Incidentally, did anyone think my insulation suggestion was OK or stupid maybe?

Thanks,

Shane.....


----------



## Zebedee (Oct 3, 2007)

Simplelife said:


> Incidentally, did anyone think my insulation suggestion was OK or stupid maybe?
> 
> Thanks,
> 
> Shane.....


Do I get a prize if I pick the right answer?? :? :wink: :lol: :lol: :lol:

Dave


----------



## maddie (Jan 4, 2006)

Hi if using spray foam make sure it is waterproof or it could hold water and rot the floor 8O :lol: Try lagging the pipes and tanks, if you are full timing I would think you will be filling and emptying so as not to freeze from being stood for weeks on end.My own van has only this and was stood from early DEC to late JAN, full water tanks -bloody freezing weather-no problem with water freezing/splitting tanks/ pipes  Must point out that it is exceptionally insulated everywhere else though
1.5ml alloy bonded to 4/5ml ply bonded to 45ml styrofoam bonded to 1.5ml alloy,plus 3 mm ply on all sides roof and floor with an extra ply to floor and just for good measure there is about 1.5 inches of some kind of sponge from the cab to the back axle covered in underseal!!!!!!!!!!! 
terry


----------



## 116388 (Sep 6, 2008)

Zebedee said:


> Simplelife said:
> 
> 
> > Incidentally, did anyone think my insulation suggestion was OK or stupid maybe?
> ...


Dave,

My man-to-man-winkometer is going off the scales here, that's a lot of smilies!
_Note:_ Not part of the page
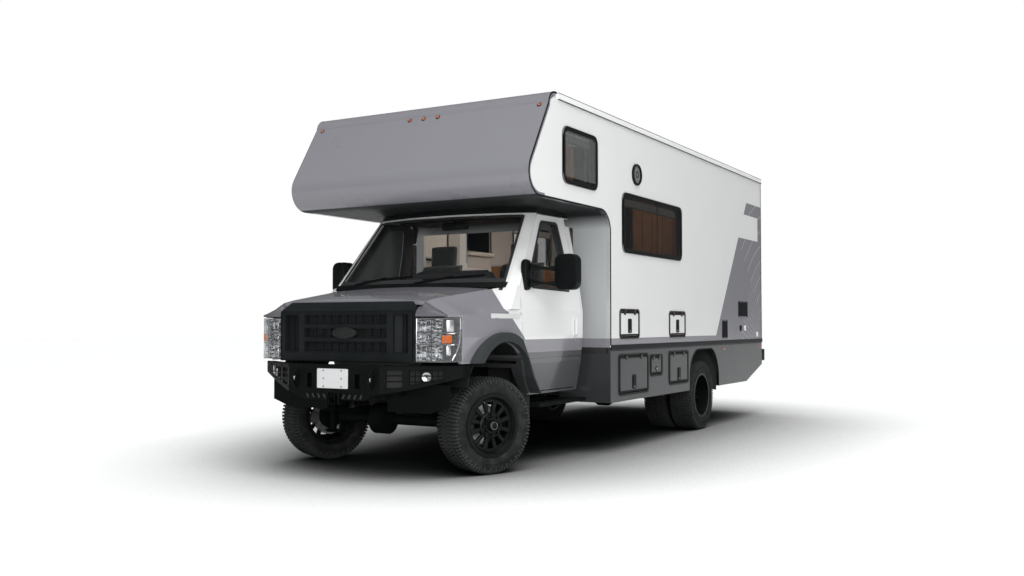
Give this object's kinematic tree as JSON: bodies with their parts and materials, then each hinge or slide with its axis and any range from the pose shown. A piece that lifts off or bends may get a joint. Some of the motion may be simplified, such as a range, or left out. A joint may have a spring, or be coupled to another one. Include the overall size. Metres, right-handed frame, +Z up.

Yes, you get a prize..... a week end for two insulating my camper! :lol:

Shane.....


----------



## Zebedee (Oct 3, 2007)

Simplelife said:


> My man-to-man-winkometer is going off the scales here, that's a lot of smilies! Yes, you get a prize..... a *week end* for two insulating my camper! :lol:
> Shane.....


And I suppose if I give the wrong answer I win a *month *for two . . . . . .

Dave 8) :lol:


----------



## 116388 (Sep 6, 2008)

Zebedee said:


> Simplelife said:
> 
> 
> > My man-to-man-winkometer is going off the scales here, that's a lot of smilies! Yes, you get a prize..... a *week end* for two insulating my camper! :lol:
> ...


Dave, correct! Obviously you've been reading the small print! :lol:

Shane.....


----------



## Gereshom (Jul 7, 2007)

I've got an idea!!!

Why don't we meet before next winter and help or advice on best insulation for our vans? We could bring the materials with us!

Those of you who are more knowledgeable can teach those who aren't and then we can help others if need be?

What do you think? It could be like a rally!

Gereshom


----------